= Sir Frederick Rowland, 1st Baronet =

Lord Mayor of London

Sir Frederick Rowland, 1st Baronet (25 December 1874 – 13 November 1959) was Lord Mayor of London for 1949 to 1950.

Frederick Rowland was born in Taunton, Somerset, the son of J E Rowland. He was educated at the Temple Wesleyan Day School in Upper High Street, and at the age of twelve became an errand boy for Messrs Waterman's estate agents and accountants in Paul Street, Taunton.

Later he was articled to Wentworth H Price of Cardiff, qualified as a chartered accountant in 1901, and in 1903 established the firm of F Rowland and Company, Chartered Accountants, in the City of London.
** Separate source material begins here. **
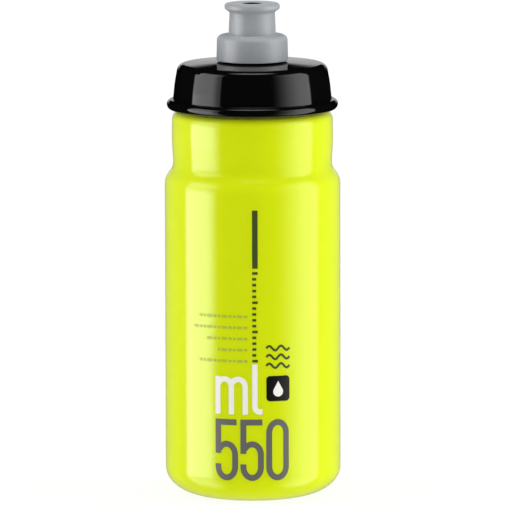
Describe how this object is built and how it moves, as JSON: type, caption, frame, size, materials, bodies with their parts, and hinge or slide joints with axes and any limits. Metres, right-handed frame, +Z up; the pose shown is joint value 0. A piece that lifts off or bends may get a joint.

He became a member of the Common Council of the City of London in 1922, and was elected one of the sheriffs of the city in 1938. He was knighted in 1939, and in 1949 became Lord Mayor, receiving a baronetcy in the following year. He returned on occasion to Taunton, where his brother, W J Rowland of Beechcroft, Broadlands Road, was managing clerk in the office of H G Derwent Moger, Steward of the Manor of Taunton Deane.

Sir Frederick Rowland was elected an Honorary Freeman of the Borough of Taunton in 1950, and died on 13 November 1959, aged 84.